From Moses on Jews always loved fasting and "torturing their souls". The prophets like Isaias chastised the Jews because they publicized their fasting, to better impress their suffering on the public. Even Jesus echoes this sentiment, for example in Matthew 6:16 "When ye fast, be not, as the Pharisees, of a sad countenance: for they disfigure their faces, that they may appear unto men to fast. Verily I say unto you, They have their reward." Now verily Dr Rasputin ordered me to tell no one that I am fasting, not because the danger of displeasing God with my vanity, but because people will offer me food and try to force me to eat. Fasting, apparently has no trascendental meaning in our godless days, the inexistent god cares not if you eat or stuff yourself. It is a hygienic practice. I am into day 22 and no one yet tempted me to turn stones into bread. Pity.
6 comments:
When do Jews fast publicly? The fast days I can think of are spent in private or synagogue.
I was quoting the Bible. In our days, fasting went out of fashion. Today, the interpetation that it is forbidden to torture the body and harm one's health is the dominant rabbinical attitude.
Health always had priority under Jewish law (unlike Islamic law which requires that you carry out the commandment of the Koran even if to do so would cause your death).
I don't understand Rashkov's distinction between "publicly" and "in synagogue" - the synagogue is a public place. How you could fast more "publicly" than in shul?
What Isaiah (and later Jesus) were objecting to (and which exists to this very day) are people who on the one hand make a big public show of their religious observance (not only by fasting but by putting on the most conspicuous costumes with the biggest possible beard, longest possible payas, etc.) and yet are ganefs .
K
By public I meant in front of non-Jews, but I may have read that into the quote.

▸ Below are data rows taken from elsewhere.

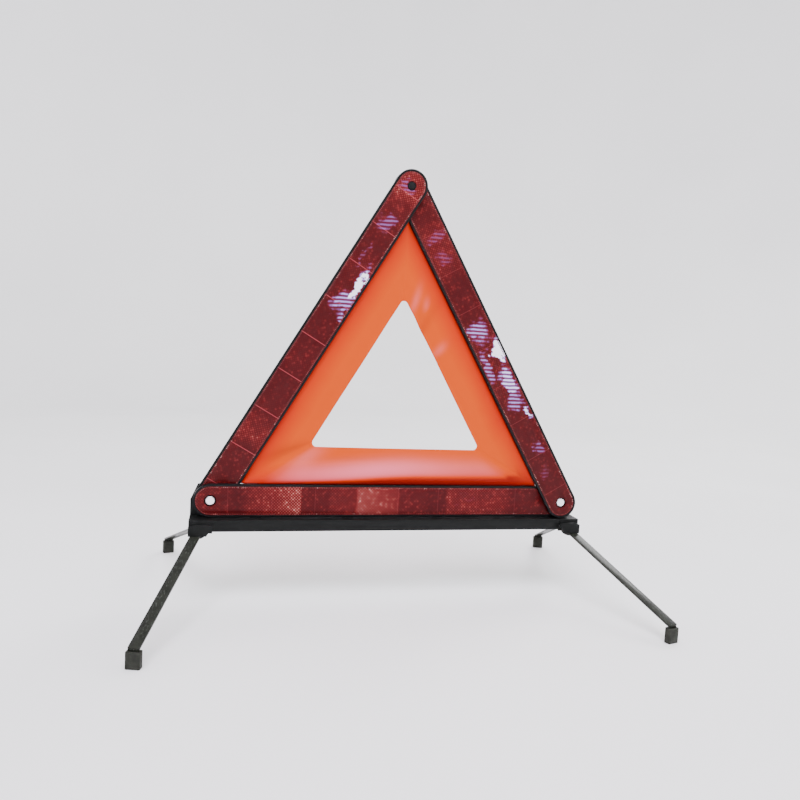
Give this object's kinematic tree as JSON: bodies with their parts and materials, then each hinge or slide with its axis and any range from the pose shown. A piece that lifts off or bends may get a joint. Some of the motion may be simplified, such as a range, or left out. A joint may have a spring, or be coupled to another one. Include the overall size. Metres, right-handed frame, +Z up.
{
  "type": "warning triangle",
  "caption": "Folding roadside warning triangle: red prismatic reflector arms, fluorescent orange panel with a triangular window, base rail and fold-out strip legs.",
  "frame": {"origin": "ground point midway between the feet", "axes": "X along the base rail, -Y towards the traffic that sees the triangle, Z up"},
  "size_m": [0.5144, 0.3306, 0.4634],
  "materials": {
    "tray_plastic": "satin black moulded plastic",
    "rail_plastic": "satin black moulded plastic",
    "strip_plastic": "matte black plastic",
    "stud_plastic": "satin black plastic",
    "reflector_acrylic": "deep red prismatic acrylic",
    "fluorescent_foil": "semi-gloss fluorescent orange film",
    "polished_rivet": "bright plated",
    "plated_steel": "zinc plated",
    "leg_steel": "dark satin lacquered steel strip",
    "shoe_rubber": "matte black rubber"
  },
  "bodies": {
    "base": {"base_rail": "rail_plastic", "left_housing": "rail_plastic", "right_housing": "rail_plastic", "bottom_tray": "tray_plastic", "bottom_lens": "reflector_acrylic", "bottom_foil_strip": "strip_plastic", "bottom_strip_rivets": "plated_steel", "left_pivot_rivet": "polished_rivet", "right_pivot_rivet": "polished_rivet", "pivot_washers": "plated_steel", "tray_screws": "plated_steel", "housing_screws": "plated_steel", "front_left_hub_disc": "rail_plastic", "front_right_hub_disc": "rail_plastic", "rear_left_hub_disc": "rail_plastic", "rear_right_hub_disc": "rail_plastic", "leg_pivot_rivets": "plated_steel", "leg_washers": "plated_steel", "foil": "fluorescent_foil"},
    "left_arm": {"left_tray": "tray_plastic", "left_lens": "reflector_acrylic", "left_foil_strip": "strip_plastic", "left_strip_rivets": "plated_steel"},
    "right_arm": {"right_tray": "tray_plastic", "right_lens": "reflector_acrylic", "right_foil_strip": "strip_plastic", "right_strip_rivets": "plated_steel", "top_stud": "stud_plastic"},
    "front_left_leg": {"front_left_leg": "leg_steel", "front_left_shoe": "shoe_rubber"},
    "front_right_leg": {"front_right_leg": "leg_steel", "front_right_shoe": "shoe_rubber"},
    "rear_left_leg": {"rear_left_leg": "leg_steel", "rear_left_shoe": "shoe_rubber"},
    "rear_right_leg": {"rear_right_leg": "leg_steel", "rear_right_shoe": "shoe_rubber"}
  },
  "joints": [
    {"name": "left_fold", "type": "hinge", "parent": "base", "child": "left_arm", "pos_m": [-0.1975, 0.0069, 0.104], "axis": [-0.0133, 0.9996, 0.0231], "range_deg": [0, 60], "deforming": ["foil", "left_tray", "left_lens", "left_foil_strip", "left_strip_rivets"]},
    {"name": "right_fold", "type": "hinge", "parent": "base", "child": "right_arm", "pos_m": [0.1975, -0.0069, 0.104], "axis": [-0.0133, 0.9996, -0.0231], "range_deg": [-60, 0]},
    {"name": "front_left_leg_fold", "type": "hinge", "parent": "base", "child": "front_left_leg", "pos_m": [-0.2085, -0.0097, 0.0728], "axis": [0, -0.3447, 0.9387], "range_deg": [0, 104.6]},
    {"name": "front_right_leg_fold", "type": "hinge", "parent": "base", "child": "front_right_leg", "pos_m": [0.2085, -0.0097, 0.0728], "axis": [0, -0.3447, 0.9387], "range_deg": [-104.6, 0]},
    {"name": "rear_left_leg_fold", "type": "hinge", "parent": "base", "child": "rear_left_leg", "pos_m": [-0.2085, 0.0097, 0.0728], "axis": [0, 0.3447, 0.9387], "range_deg": [-104.6, 0]},
    {"name": "rear_right_leg_fold", "type": "hinge", "parent": "base", "child": "rear_right_leg", "pos_m": [0.2085, 0.0097, 0.0728], "axis": [0, 0.3447, 0.9387], "range_deg": [0, 104.6]}
  ],
  "couplings": [
    {"joint": "right_fold", "follows": "left_fold", "ratio": -1}
  ]
}
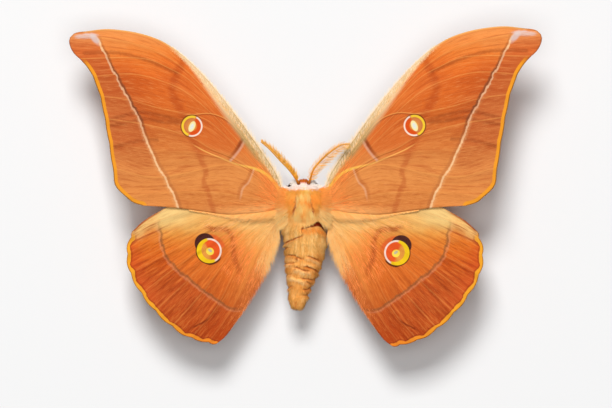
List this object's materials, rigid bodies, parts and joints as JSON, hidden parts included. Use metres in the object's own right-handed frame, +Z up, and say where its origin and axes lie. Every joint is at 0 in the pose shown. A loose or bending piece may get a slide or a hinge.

In Isaiah's day there would have been no non-Jews to fast in front of. Fasting is hard to do conspicuously since most of the time we are not eating anyway. Unless you join someone at the table but refuse to eat they won't know you are fasting. And of course on fast days all Jews would have fasted so it would be hard to stand out. Come to think of it, I'm not sure what Jesus is talking about (if he said this at all - by the time the Gospels are written down it is clear that they are trying to score points against the "Pharisees" (who we would call just plain Jews).
K
Pharisees may be a code word for competing radical movements (within Jesus's time Judaism). In Hebrew, the are פרושים which means factionalists. I have the impression they were ideological extremists rivalling Jesus's collectivist group.
About fasting in public, I have read about people who sat on the top of a column for weeks to show their fasting, and others who sat on ashes (like indian gurus) and sack cloth to show their abstinance. Probably they sat in the market or in front of the synagogue, to show off. I am just imagining what Isaias was talking about.